Max Geldman — Notes on a Life

Against the Current No. 18, January/February 1989

Shevi Geldman

ON DECEMBER 23, 1988, a memorial meeting for Max Geldman was held under the sponsorship of the Los Angeles branch of Solidarity. Messages to the meeting were received from the United Secretariat of the Fourth International and from Socialist Action; a speaker from the Socialist Workers Party related Max’s activity in the 1930s and ’40s. Members of Solidarity who spoke included Theodore Edwards, Leslie Evans, Andrea Houtman and Shevi Geldman.

Max Geldman was born in Jacobovitz, Poland, a town named after his grandfather Jacob, on May 8, 1905. He came to the United States in 1914. A prodigious reader of classical literature gifted with total recall, Max assimilated into American society very quickly but remained very much a cultural Jew with deep interest in the Yiddish theater and authors. Forced to leave school at age thirteen to help support the family, he enrolled at City College at night.

While combing bookstores he came across Max Eastman’s book on the Russian Revolution and became fascinated with the concepts of socialism and the goal of making a better world for the mass of humanity. Joining the Young Communist League in 1926, he was a revolutionary fighter and thinker until the last day of his life. He served two jail terms-first for his role in the WPA strike of 1939 and the second as one of the Minneapolis Eighteen during World War II­ and it was during the first of these that he began writing poetry.

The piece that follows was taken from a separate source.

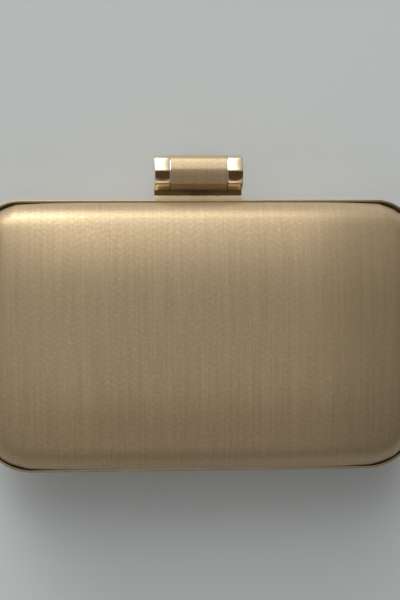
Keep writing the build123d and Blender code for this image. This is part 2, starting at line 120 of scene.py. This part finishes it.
# ---------------------------------------------------------------- node tools
def adder(tree):
    """Returns add(kind, inputs, **settings), which makes a node and sets or links its inputs."""
    def add(kind, inputs=(), **settings):
        node = tree.nodes.new("ShaderNode" + kind)
        for key, value in settings.items():
            setattr(node, key, value)
        pairs = inputs.items() if isinstance(inputs, dict) else enumerate(inputs)
        for socket, value in pairs:
            if isinstance(value, bpy.types.NodeSocket):
                tree.links.new(value, node.inputs[socket])
            elif value is not None:
                node.inputs[socket].default_value = value
        return node

    return add


def calc(add, operation, *values):
    """One Math node's result."""
    return add("Math", values, operation=operation).outputs[0]


def step_between(add, value, low, high, to_low=0.0, to_high=1.0):
    """Value carried smoothly from low..high to to_low..to_high."""
    node = add("MapRange", (value, low, high, to_low, to_high), interpolation_type="SMOOTHSTEP")
    return node.outputs[0]


def mixed(add, factor, first, second, blend="MIX"):
    """A colour mix of first and second."""
    node = add("Mix", data_type="RGBA", blend_type=blend)
    tree = node.id_data
    for index, value in ((0, factor), (6, first), (7, second)):
        if isinstance(value, bpy.types.NodeSocket):
            tree.links.new(value, node.inputs[index])
        else:
            node.inputs[index].default_value = value
    return node.outputs[2]


def noise(add, place, scale, detail, roughness=0.5):
    """Cloudy noise at a place."""
    inputs = {"Vector": place, "Scale": scale, "Detail": detail, "Roughness": roughness}
    return add("TexNoise", inputs).outputs[0]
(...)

Max was a talented agitator, who could gather a crowd on a street corner by yelling “I’ve been robbed!” until onlookers came over to help — at which point he would start the meeting by explaining that the capitalist system was the robber — and who once put together an impromptu May Day march down Nicollet Street in Minneapolis. According to a friend and fellow member of the Minneapolis Eighteen, Carlos Hudson, Max was also a gifted impersonator of Edward G. Robinson, whom he somewhat resembled.

Max and Carlos wrote agit-prop plays and puppet shows — one of which, Carlos remembers, had the audience sobbing — but after his prison terms, his flamboyant sense of humor was muted.

Max was a member of the Communist League of America; a founding member of the Socialist Workers Party; a founding member and life-long supporter of the Fourth International; an organizer of Federal Workers Section of General Drivers Union Local 574 (Teamsters); a founding member of Socialist Action; and a founding member of Solidarity.